Quote:Edit: Darcy hand shapes are using their services. Hand shapes straight from the machine…
Haavard, this made me raise an eyebrow, too.
Nothing personal against Glen DARCY who makes very fine boards, nothing personal against all those guys using machines for production, but isn’t it about time to protect a “hand-crafted” label? Shaping a surfboard from a rough blank can hardly be compared to sanding off a few machine ridges, IMHO.
ROFL!!
you would be surprised how many “handshaped” boards come out of a machine…
for a guy who is in the surfboard business to make a living ..then the logical direction is to make it profitable , without making it lower quality …
Making a living is always a relative thing. Is it a living with surfing at one’s local beach and driving a reasonable automobile and whatnot, or is it a living with several plane and boat trips a year and the new SUV or Porsche or whatever?
Because the economics of shaping for the small time custom guy still seem to be profitable to me, as viewed from the outside. Am I mistaken? How about longboard shapers? Can’t a guy still get his Walker blank and sandpaper for $100, shape one a day, send it out for glassing and fin box (will $300 cover that?), and get it back and collect $700 from the customer and put the left over $300 in his pocket? (with new longboards in shops going for $1100 or so, I suspect that $700 is what he’d get from shops as well, no?).
Five boards a week, $6k a month, and a comfortable life even in SF or Santa Cruz or Santa Barbara or LA.
Is this impossible? Is one board a day too much to ask? Sounds like a beautiful lifestyle to me.
That’s valuable input - thanks OAK
IMHO that machine is way over engineered for surfboard milling.
I agree. Surfboards don’t require a 5 axis machine. 5th axis machines are for under cuts and angled pocketing. Surfboards don’t have any of these. This machine won’t cut a board any better than any of the existing 3 axis machines.
However, if they mounted a horizontal cutter like a planer blade to it instead of the router, they would really have something…I really should have patented that before I blurted it out.
A planer blade setup would need to be at least 4 axis, you would need to change the angle of the cutter as you moved out to the rails. I guess that’s the thinking behind this machine, 5 axis means you get a ready to glass finish in the same time as a pre-shape from a 3 axis machine.
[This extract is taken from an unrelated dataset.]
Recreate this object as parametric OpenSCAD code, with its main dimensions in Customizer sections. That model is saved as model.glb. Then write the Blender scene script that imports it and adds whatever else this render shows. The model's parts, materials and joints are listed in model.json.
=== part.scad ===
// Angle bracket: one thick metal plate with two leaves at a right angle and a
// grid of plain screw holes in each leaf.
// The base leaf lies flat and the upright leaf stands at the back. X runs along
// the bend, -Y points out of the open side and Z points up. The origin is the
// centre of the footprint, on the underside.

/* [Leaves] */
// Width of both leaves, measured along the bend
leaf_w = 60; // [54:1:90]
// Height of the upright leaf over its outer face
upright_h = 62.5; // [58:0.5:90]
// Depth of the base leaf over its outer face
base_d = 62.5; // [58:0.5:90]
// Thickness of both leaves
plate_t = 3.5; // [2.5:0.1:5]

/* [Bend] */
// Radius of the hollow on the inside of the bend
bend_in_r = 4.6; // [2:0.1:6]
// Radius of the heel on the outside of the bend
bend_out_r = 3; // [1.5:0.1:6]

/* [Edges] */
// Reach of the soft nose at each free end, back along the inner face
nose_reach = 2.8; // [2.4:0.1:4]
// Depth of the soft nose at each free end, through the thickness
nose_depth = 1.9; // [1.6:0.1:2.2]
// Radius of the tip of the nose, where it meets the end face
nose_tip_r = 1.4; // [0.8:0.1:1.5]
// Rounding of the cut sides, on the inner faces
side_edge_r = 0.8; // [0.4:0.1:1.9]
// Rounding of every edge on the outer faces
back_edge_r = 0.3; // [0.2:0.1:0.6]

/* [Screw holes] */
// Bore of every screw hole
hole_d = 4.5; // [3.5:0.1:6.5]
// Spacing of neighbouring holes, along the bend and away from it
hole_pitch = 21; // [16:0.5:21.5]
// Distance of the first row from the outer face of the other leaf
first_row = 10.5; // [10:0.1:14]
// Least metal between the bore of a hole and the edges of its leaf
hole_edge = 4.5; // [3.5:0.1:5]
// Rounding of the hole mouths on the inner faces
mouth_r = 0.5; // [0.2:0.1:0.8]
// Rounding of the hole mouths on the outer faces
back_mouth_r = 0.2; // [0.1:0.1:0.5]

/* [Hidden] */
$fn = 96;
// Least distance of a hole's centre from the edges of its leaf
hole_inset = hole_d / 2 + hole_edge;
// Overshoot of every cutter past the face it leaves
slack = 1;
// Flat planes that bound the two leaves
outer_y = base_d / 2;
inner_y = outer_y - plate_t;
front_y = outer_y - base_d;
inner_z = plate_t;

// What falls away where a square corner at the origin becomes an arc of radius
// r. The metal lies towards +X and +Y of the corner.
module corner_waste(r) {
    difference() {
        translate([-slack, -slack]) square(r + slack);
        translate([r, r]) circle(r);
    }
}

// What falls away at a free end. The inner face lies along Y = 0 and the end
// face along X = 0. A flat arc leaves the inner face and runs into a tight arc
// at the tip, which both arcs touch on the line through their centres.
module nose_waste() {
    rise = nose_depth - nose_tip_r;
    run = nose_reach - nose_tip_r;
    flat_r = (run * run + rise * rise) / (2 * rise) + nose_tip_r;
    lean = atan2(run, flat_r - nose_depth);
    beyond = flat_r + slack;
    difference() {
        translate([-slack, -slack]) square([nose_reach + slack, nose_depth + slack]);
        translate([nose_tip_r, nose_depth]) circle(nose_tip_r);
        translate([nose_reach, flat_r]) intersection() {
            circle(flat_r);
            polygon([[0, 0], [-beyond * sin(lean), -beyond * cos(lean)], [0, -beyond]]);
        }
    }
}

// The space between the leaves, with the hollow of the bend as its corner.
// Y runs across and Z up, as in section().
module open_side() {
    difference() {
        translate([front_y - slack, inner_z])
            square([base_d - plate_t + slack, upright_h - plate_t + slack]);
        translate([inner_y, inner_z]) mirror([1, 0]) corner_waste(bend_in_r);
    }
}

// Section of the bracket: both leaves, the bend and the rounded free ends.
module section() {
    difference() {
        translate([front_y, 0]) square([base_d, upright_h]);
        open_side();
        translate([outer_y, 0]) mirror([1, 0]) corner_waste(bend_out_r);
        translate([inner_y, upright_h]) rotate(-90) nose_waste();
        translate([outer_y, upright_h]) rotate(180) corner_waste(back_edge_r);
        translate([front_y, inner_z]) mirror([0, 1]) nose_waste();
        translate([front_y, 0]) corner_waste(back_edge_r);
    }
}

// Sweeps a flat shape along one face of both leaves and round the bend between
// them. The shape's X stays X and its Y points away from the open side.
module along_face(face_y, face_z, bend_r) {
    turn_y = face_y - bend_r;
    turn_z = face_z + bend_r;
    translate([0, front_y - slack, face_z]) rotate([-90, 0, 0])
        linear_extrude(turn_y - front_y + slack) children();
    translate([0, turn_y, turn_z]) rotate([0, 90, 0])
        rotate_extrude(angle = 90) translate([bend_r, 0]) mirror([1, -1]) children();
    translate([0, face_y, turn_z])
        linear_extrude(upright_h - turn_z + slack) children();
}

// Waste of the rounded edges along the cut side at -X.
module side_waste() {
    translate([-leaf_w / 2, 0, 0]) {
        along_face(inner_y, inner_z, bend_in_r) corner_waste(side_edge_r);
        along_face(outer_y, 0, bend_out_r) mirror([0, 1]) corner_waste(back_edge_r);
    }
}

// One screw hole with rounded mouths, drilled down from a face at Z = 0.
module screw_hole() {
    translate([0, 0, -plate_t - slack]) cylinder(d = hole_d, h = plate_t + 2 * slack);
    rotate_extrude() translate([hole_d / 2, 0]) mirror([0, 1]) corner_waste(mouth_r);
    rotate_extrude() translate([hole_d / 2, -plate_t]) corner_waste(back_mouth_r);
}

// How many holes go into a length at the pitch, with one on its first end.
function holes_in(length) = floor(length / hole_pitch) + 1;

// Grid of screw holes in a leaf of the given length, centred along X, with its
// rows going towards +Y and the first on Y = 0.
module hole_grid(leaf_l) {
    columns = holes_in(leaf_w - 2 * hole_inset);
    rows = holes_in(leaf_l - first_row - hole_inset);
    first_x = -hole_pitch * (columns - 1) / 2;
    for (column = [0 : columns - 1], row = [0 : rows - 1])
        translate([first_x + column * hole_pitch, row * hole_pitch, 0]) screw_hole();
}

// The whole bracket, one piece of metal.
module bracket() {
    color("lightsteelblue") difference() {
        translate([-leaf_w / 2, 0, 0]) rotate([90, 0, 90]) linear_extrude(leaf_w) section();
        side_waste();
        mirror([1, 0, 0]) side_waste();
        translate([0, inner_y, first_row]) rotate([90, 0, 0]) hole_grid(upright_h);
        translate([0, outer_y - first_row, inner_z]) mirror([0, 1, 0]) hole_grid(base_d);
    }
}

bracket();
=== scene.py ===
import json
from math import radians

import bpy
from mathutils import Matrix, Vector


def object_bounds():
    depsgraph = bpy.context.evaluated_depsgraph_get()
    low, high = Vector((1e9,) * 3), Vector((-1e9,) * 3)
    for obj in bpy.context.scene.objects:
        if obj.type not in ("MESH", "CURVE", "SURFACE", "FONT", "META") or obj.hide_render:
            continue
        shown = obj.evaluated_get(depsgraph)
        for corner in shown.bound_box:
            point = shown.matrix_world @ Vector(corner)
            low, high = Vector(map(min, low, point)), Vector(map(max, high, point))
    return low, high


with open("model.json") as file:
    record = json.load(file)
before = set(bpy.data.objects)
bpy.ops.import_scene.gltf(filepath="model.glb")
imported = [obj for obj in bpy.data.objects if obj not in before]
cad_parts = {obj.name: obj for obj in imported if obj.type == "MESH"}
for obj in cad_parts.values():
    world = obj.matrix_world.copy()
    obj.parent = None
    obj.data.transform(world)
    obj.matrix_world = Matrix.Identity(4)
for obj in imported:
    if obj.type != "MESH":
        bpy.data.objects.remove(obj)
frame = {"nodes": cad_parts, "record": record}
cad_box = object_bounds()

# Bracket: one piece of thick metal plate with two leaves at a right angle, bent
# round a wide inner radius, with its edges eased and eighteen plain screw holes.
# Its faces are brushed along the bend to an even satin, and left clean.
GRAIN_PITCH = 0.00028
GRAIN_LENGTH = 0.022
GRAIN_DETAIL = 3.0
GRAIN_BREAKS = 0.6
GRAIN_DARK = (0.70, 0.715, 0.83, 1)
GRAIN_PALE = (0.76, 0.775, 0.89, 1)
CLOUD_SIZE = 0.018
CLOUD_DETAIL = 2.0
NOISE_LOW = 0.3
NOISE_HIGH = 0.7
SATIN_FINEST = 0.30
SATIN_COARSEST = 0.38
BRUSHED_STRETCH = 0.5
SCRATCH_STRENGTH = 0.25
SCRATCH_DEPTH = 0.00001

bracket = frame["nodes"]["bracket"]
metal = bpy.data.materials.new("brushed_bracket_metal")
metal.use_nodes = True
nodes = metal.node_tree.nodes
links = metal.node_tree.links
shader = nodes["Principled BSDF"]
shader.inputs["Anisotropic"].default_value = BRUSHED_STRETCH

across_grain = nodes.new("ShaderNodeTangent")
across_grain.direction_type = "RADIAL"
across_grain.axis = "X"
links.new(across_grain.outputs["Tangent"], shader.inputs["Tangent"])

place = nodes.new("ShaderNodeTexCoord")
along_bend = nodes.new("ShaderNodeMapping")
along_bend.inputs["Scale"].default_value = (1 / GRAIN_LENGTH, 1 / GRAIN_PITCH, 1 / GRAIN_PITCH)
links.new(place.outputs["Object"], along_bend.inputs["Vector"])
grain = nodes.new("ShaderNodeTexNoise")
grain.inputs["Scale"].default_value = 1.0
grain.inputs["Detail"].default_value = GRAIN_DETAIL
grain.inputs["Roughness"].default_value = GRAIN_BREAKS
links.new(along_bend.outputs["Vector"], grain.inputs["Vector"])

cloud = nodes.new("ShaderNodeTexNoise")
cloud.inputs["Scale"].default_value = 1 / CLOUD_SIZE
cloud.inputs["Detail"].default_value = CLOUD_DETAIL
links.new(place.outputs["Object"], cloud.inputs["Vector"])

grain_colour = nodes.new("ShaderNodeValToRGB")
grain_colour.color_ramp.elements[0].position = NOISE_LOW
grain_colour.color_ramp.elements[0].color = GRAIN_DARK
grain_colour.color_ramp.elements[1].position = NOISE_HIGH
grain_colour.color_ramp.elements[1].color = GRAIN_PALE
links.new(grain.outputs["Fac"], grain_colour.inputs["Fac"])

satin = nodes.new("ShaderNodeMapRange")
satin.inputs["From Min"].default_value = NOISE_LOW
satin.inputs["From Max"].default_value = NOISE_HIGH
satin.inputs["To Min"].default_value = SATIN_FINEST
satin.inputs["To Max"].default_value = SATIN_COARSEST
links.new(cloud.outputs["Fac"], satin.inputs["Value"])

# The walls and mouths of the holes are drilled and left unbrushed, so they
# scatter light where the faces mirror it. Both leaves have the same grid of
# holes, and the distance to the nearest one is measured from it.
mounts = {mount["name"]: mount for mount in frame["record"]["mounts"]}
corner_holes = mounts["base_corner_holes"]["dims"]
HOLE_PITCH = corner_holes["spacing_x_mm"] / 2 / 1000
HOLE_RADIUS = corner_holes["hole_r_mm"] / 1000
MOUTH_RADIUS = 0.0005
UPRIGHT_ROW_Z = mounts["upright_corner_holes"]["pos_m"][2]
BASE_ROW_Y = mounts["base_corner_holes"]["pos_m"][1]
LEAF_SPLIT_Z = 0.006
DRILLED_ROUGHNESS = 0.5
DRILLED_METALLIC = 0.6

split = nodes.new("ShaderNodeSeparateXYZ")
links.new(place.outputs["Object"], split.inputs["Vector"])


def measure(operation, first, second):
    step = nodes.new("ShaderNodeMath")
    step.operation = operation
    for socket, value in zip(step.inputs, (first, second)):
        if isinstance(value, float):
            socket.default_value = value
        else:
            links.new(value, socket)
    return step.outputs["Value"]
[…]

Hey Kenz, maybe you should invent a finbox system that works with that router. One where the slot is perfectly compatible with existing fins, but the part of the base that gets glued in is rounded to the same radius as the cutter. All they’d have to do is plunge it in & they’re box ready as well as glass ready… glass over the boxes is stronger & saves time anyway…
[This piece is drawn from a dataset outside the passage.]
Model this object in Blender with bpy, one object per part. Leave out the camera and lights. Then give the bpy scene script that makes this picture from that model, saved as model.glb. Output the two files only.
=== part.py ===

A planer blade setup would need to be at least 4 axis, you would need to change the angle of the cutter as you moved out to the rails. I guess that’s the thinking behind this machine, 5 axis means you get a ready to glass finish in the same time as a pre-shape from a 3 axis machine.
my personal system is a 4 axis system. cutter design is one the most crucial design aspect to achieving a nice finish for minimal finishing time. the design and size of that particular cutter head would make it very limited to detailed cuts. just for example, if you want a highly detailed deep fish swallow that cutter would be limited. also with a cutter that big you will still have to deal with finishing of all criss-cross steps over cuts. 5-axis doesn’t mean a better finish necessarily. with a cutter that big you would have to run diagonal along with horizontal cuts to get a decent finish at the cost of longer cycle times and you would still have to deal with hand finishing. Cycle times is the key, if it takes the shaper one extra pass with a finishing pad but the machine takes twice as long it will cost you time and money. With the capable feed rates of machines already running they are easily twice as fast and cut two boards at the same time in less floor space. So, at the end of a long day you would have twice as many boards in half the time. With no real gain on the back end for finish time.
absolutely not possible for that board in the quick time clip to be glass ready off the machine. you would still have to deal with hand finishing and detailing. Which would then become a moot point for the need of a 5-axis just for milling boards. my main priority for the design and approach to my machine is maintaining the integrity of the HAND SHAPED design. relying on incremental cross sections to CREATE surfaces you have lost all integrity of the modeled board.